In Montauk, alternatives have emerged thanks to things like cage diving with Sea Turtle Dive Charters. This summer, Abercrombie will accompany local fishermen to tag shortfin mako sharks with satellites off of Long Island, growing their influence in the region and working to preserve the delicate but essential ecosystem.

Back on the R/V Shinnecock, Konstantine Rountos, a freshly minted SoMAS PhD, is examining a pair of mating green crabs. This fall, he’ll start a postdoc at SoMAS after designing first-of-their-kind experiments on the effects of red tide on the early development of fish. Sara Cernadas-Martín from Spain is alongside him, taking samples of the crabs’ flesh before releasing them back into the bay.

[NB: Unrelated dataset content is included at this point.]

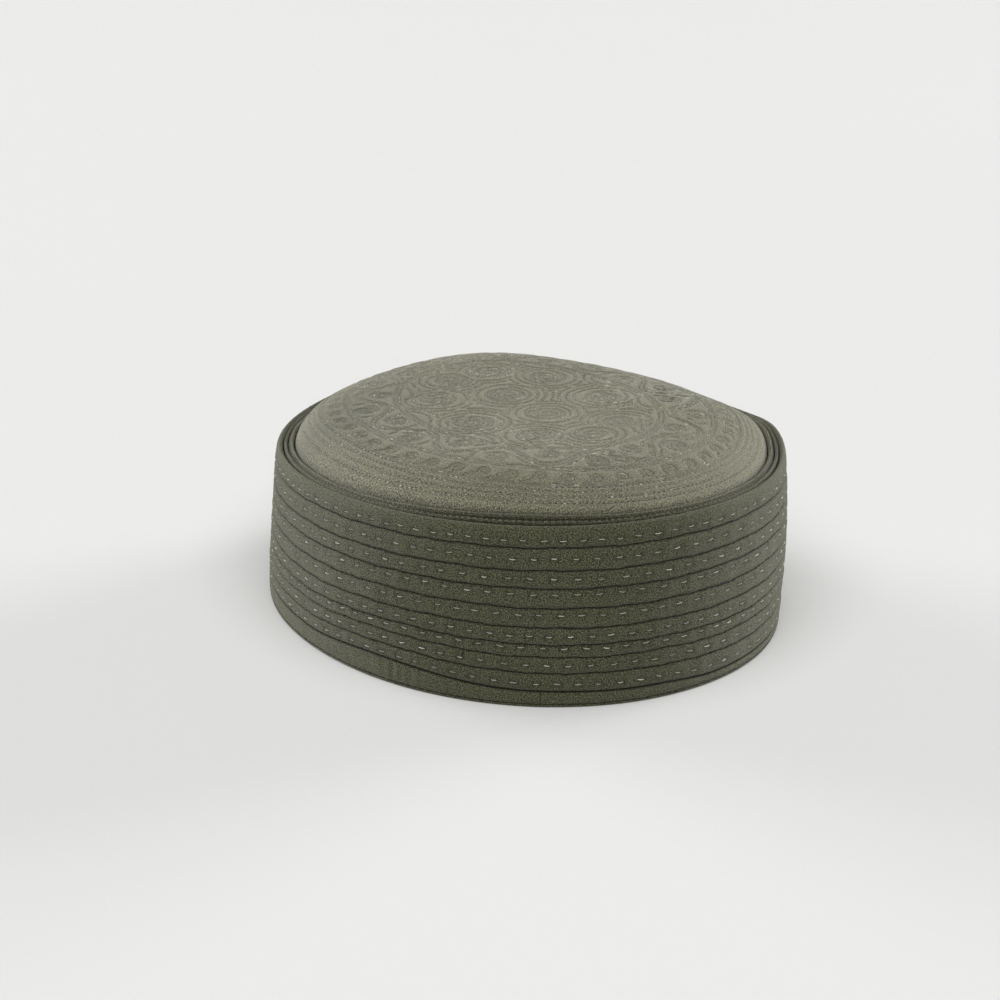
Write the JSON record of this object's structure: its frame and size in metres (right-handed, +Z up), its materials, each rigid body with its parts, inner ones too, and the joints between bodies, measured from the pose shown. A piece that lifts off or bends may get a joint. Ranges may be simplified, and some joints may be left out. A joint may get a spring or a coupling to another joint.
{
  "type": "kufi",
  "caption": "Low brimless kufi cap on an oval plan: a puffed embroidered top, a piped rim and a quilted wall with running stitches, on a folded hem, open below for the head.",
  "frame": {"origin": "on the surface that the cap stands on, under the middle of its bounding box", "axes": "+X across the cap, +Y along its length with the joined end of the hem towards -Y, +Z up"},
  "size_m": [0.1726, 0.198, 0.0712],
  "materials": {
    "quilted_cloth": "olive grey woven cotton, quilted in rows, matt",
    "hem_cloth": "olive grey woven cotton, folded and stitched, matt",
    "embroidered_cloth": "olive grey woven cotton with scrolls embroidered tone on tone, matt",
    "piping_cloth": "olive grey woven cotton, rolled over a cord, matt"
  },
  "bodies": {
    "root": {"side_band": "quilted_cloth", "bottom_hem": "hem_cloth", "crown_top": "embroidered_cloth", "rim_ridge": "piping_cloth", "rim_piping": "piping_cloth"}
  },
  "joints": []
}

As a commercial trawler passes us, Andy Brosnan, the Shinnecock’s captain, says, “This is a summer community, so people don’t know what’s here in winter. But there are harbor and harp seals, and snowy owls that fly down from the Arctic because they only feed in light. I saw one in the Quantuck parking lot, chewing on ice.”

Black cormorants greet us on the dock as we step ashore at Stony Brook’s Marine Sciences Center in Southampton, an $8 million, 15,000-square-foot facility that opened in September 2013. A 2,400-square-foot outdoor wet lab for studies that need natural light sits outside, while an indoor seawater lab holds 17 tanks for experiments, plus 10 more for studying algal blooms. Powered by a 100-gallon-per minute pump, the entire array can bring water in from the bay, or use a closed, filtered flow that can be further adjusted by tweaking the calcium levels, salinity, and temperatures to satisfy any scientist’s parameters. The first experiments began this summer.

A second floor features classroom labs and a conference room with enviable views of summer homes, resident swans, and the water. There’s work to be done in Shinnecock Bay and in oceans around the world, but it’s impossible to stand in these halls and not feel that Stony Brook’s fleet of scientists is making a difference.